A lady Lucille le había parecido muy interesante el encuentro de lord Hay con su nieta, del cual fue testigo. Se alegraba que comenzara a mirar a Anne con otros ojos, algo que ella se había atrevido a pronosticar pese a una primera impresión tan desfavorable entre ambos. Estos pensamientos y esta satisfacción repentina, se vieron opacados ante la noticia del embarazo de Elizabeth. Imaginaba lo feliz que estaría su hija ante la posibilidad de ser madre, una idea que ya debía haber descartado por completo años atrás. Cierto que un embarazo y un parto a su edad podrían conllevar a un buen número de complicaciones; ella misma había experimentado dos embarazos bien difíciles a pesar de haber sido mucho más joven que su querida hija. Por otra parte, Pieter le había comentado que el médico se mostraba optimista; su esposa era sana y no tenía por qué sucederle ninguna eventualidad.

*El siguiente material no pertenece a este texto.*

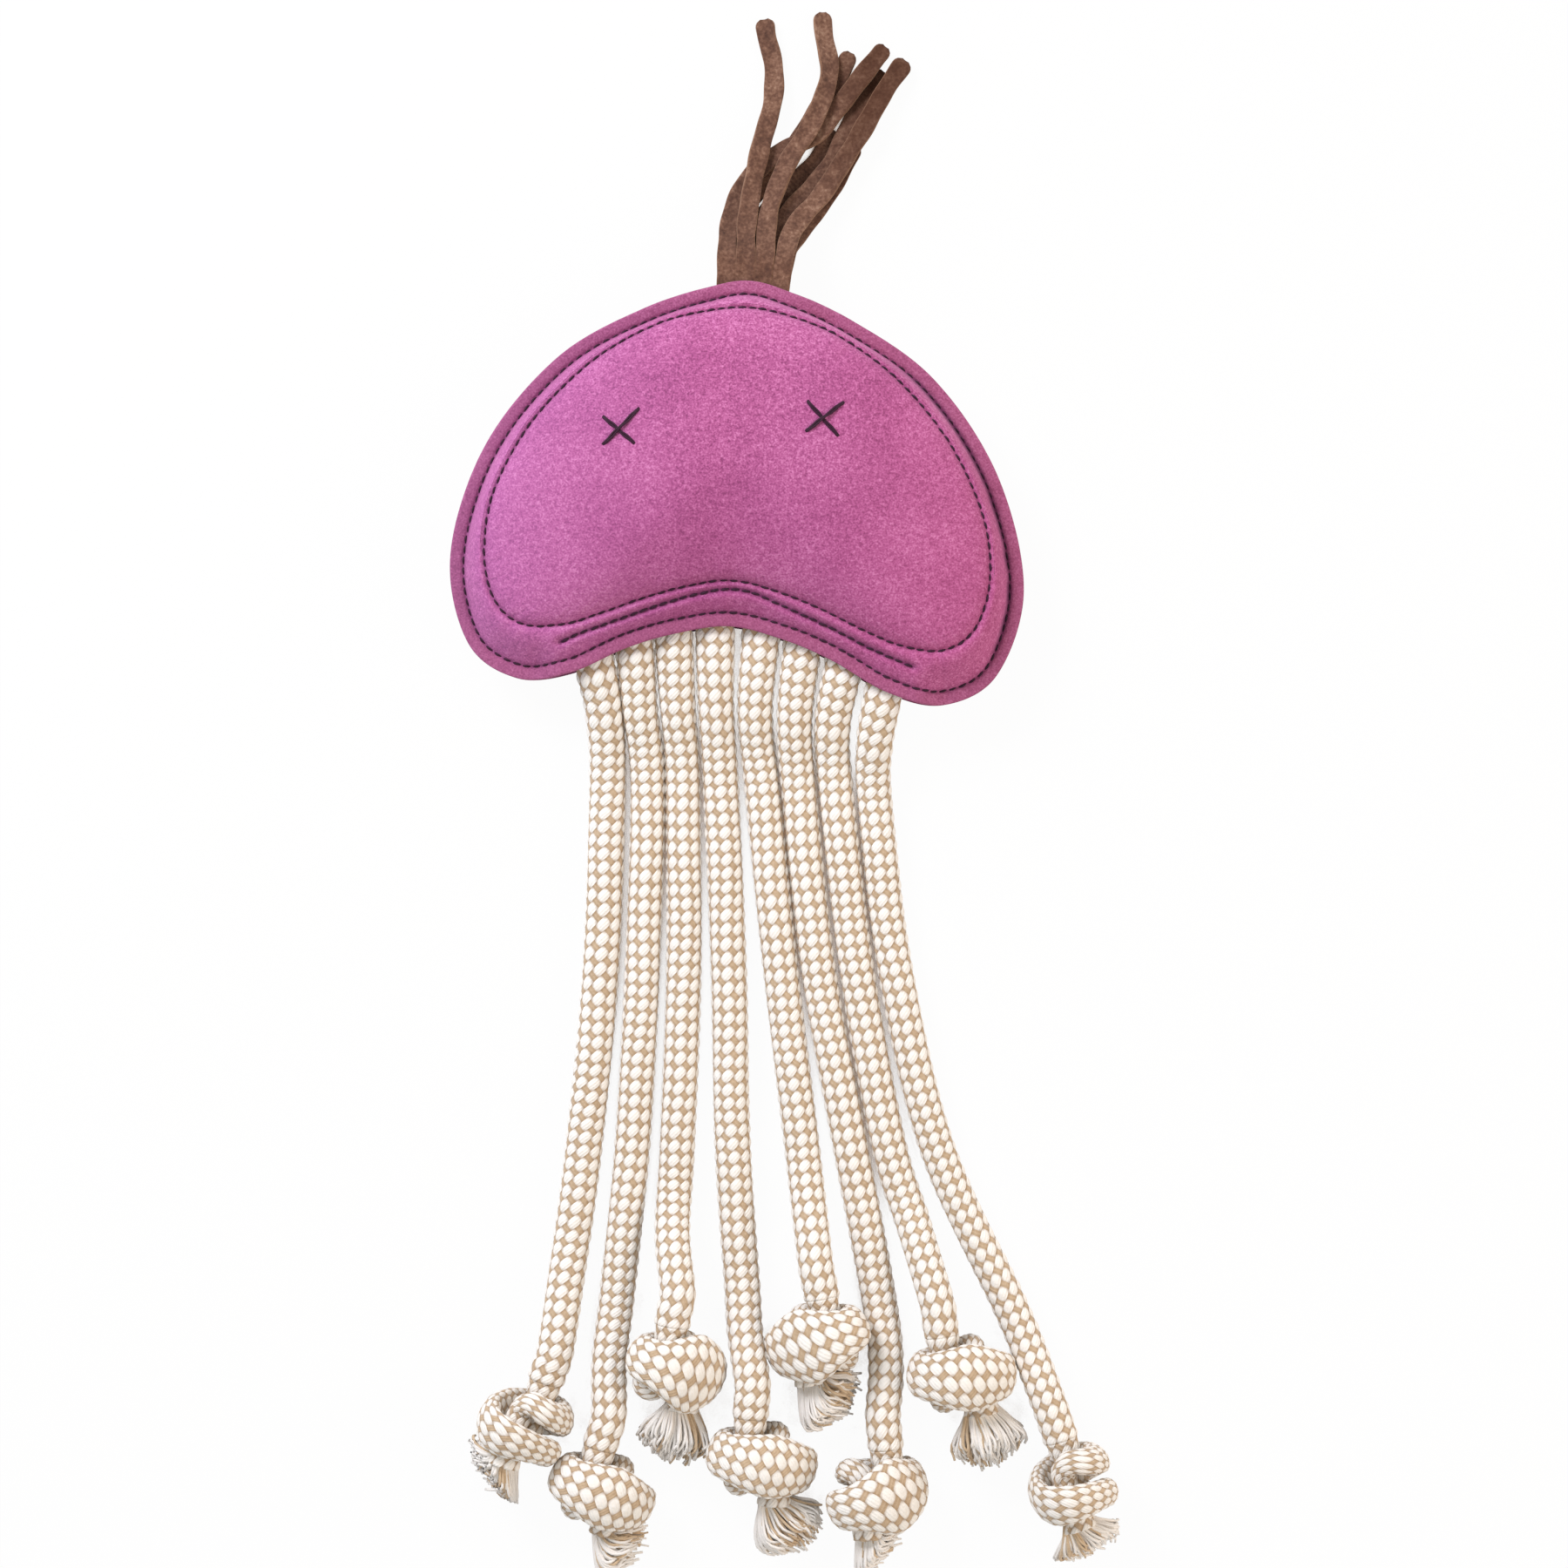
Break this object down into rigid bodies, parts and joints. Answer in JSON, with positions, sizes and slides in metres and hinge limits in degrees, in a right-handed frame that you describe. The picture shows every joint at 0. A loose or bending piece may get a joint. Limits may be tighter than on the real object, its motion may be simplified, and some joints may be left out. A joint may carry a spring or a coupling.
{
  "type": "stuffed suede jellyfish dog toy",
  "caption": "Flat stuffed suede jellyfish dog toy with cross-stitched eyes, braided rope tentacles ending in frayed overhand knots, and a suede fringe on top.",
  "frame": {"origin": "middle of the flat spot on the back of the head, on which the toy lies", "axes": "+Z out of the face and up, +Y from the rope arch to the fringe, +X to the viewer's right"},
  "size_m": [0.2081, 0.4579, 0.0359],
  "materials": {
    "magenta_suede": "napped magenta suede leather, matt",
    "brown_suede": "napped brown suede leather, matt",
    "cotton_rope": "braided cotton rope in white and beige strands",
    "plum_thread": "dark plum sewing thread",
    "fibre_filling": "white fibre filling, hidden"
  },
  "bodies": {
    "root": {"front_panel": "magenta_suede", "back_panel": "magenta_suede", "stuffing": "fibre_filling", "outer_seam_thread": "plum_thread", "outer_seam_bobbin": "plum_thread", "inner_seam_thread": "plum_thread", "inner_seam_bobbin": "plum_thread", "rope_seam_thread": "plum_thread", "rope_seam_bobbin": "plum_thread", "left_eye": "plum_thread", "right_eye": "plum_thread", "tassel_front": "brown_suede", "tassel_back": "brown_suede", "rope_1": "cotton_rope", "rope_2": "cotton_rope", "rope_3": "cotton_rope", "rope_4": "cotton_rope", "rope_5": "cotton_rope", "rope_6": "cotton_rope", "rope_7": "cotton_rope", "rope_8": "cotton_rope", "knot_1": "cotton_rope", "knot_2": "cotton_rope", "knot_3": "cotton_rope", "knot_4": "cotton_rope", "knot_5": "cotton_rope", "knot_6": "cotton_rope", "knot_7": "cotton_rope", "knot_8": "cotton_rope", "tuft_1": "cotton_rope", "tuft_2": "cotton_rope", "tuft_3": "cotton_rope", "tuft_4": "cotton_rope", "tuft_5": "cotton_rope", "tuft_6": "cotton_rope", "tuft_7": "cotton_rope", "tuft_8": "cotton_rope"}
  },
  "joints": []
}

No obstante, Pieter se encontraba muy asustado. Él había perdido a su primera esposa en el parto, y a su hijo le había sucedido lo mismo. Ahora que volvía a tener una esposa después de más de treinta años, se veía en una circunstancia parecida, lo cual le aterraba. La edad de Beth era una desventaja; por mucha salud que rebozara o por muy joven que pudiese parecerle todavía, era un embarazo riesgoso.

Pieter insistió en que lady Lucille se trasladara en un carruaje para ir a ver a Elizabeth. Aunque las casas estaban cercanas, la distancia que las separaba no era despreciable para una anciana. Fue así que los cuatro, incluido Edward, subieron al carruaje; la señorita Norris se quedó en la Casa Sur.

El trayecto se hizo en silencio la mayor parte del tiempo. Todos estaban demasiado preocupados como para hablar; Edward hizo un comentario sin importancia, pero ante el mutismo general optó por callar también. Fue entonces que fijó su atención en Anne, y se preguntó cómo era posible que experimentase tantos sentimientos contradictorios por ella: aquella misma mañana había pasado del disgusto a una sensación de familiaridad que le sorprendió. Tenía carácter, pero también podía verse muy frágil cuando la embargaba la tristeza. Era inteligente, sensible, y le generaba una fascinación que le costaba admitir. En tres días lo había colocado en su sitio: dudó de su honestidad, criticó su falta de caballerosidad, y lo más sorprendente de todo era que él se había equivocado al juzgarla de la manera en que lo hizo. Ella era la mujer más interesante que había conocido en los últimos diez años, pensamiento peligroso, sin duda, pero no tuvo más remedio que aceptarlo.

Cuando Anne levantó la vista, lo descubrió observándola con detenimiento. Él desvió la mirada y no volvió a posarla en ella hasta que llegaron a la Casa Norte. A Anne le parecía un caballero difícil y complejo, pero su abuela había acertado al hablar de sus cualidades. Era demasiado pronto para tener una opinión cabal de su persona, pero estaba convencida de que ya no le generaba desagrado, a pesar de la sospecha que albergaba sobre su misiva. La posibilidad de que la hubiese leído le mortificaba mucho, pero decidió no pensar más en ello pues la verdad la conocía únicamente el propio lord Hay.

Cuando Anne y lady Lucille entraron a la recámara de Prudence, se encontraron a Elizabeth reposando con una expresión de felicidad que las tomó desprevenidas. En su rostro no había rastro de preocupación alguna, y era tan fuerte su confianza, que no pasó mucho tiempo para que se convencieran de que todo saldría bien.